Rationale for Phoneme-Viseme Mapping and Feature Selection in Visual Speech Recognition

We describe a methodology to automatically identify visemes and to determine important oral-cavity features for a speaker dependent, optical continuous speech recognizer. A viseme, as defined by Fisher (1968), represents phones that contain optically similar sequences of oral-cavity movements. Large vocabulary, continuous acoustic speech recognizers that use Hidden Markov Models (HMMs) require accurate phones models (Lee 1989). Similarly, an optical recognizer requires accurate viseme models (Goldschen 1993).
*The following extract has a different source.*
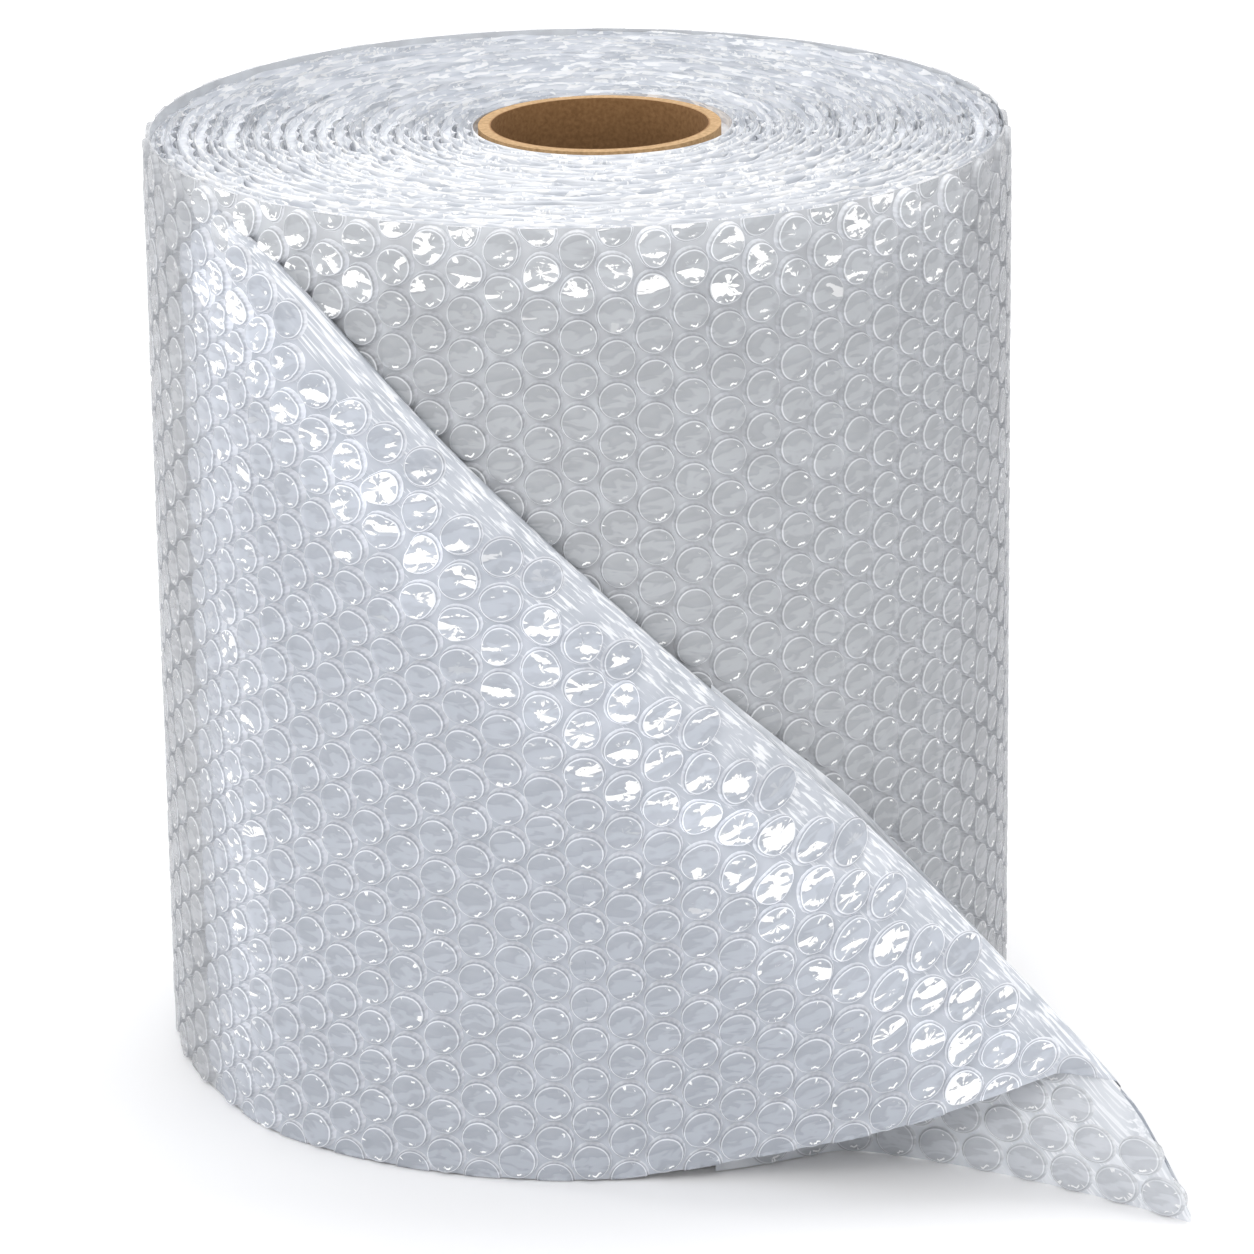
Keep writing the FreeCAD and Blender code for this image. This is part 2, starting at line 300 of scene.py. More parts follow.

Since no universal agreement exists on a subjective viseme definition, we provide an empirical viseme definition using HMMs. We train a set of phone HMMs using optical information, and then cluster similar phone HMMs to form viseme HMMs. We compare our algorithmic phone-to-viseme mapping with the mappings from human speechreading experts. We start, however, by describing the oral-cavity feature selection process to determine features that characterize the movements of the oral-cavity during speech. The feature selection process uses a correlation matrix, principal component analysis, and speechreading heuristics to reduce the number of oral-cavity features from 35 to 13. Our analysis concludes that the dynamic oral-cavity features offer great potential for machine speechreading and for the teaching of human speechreading.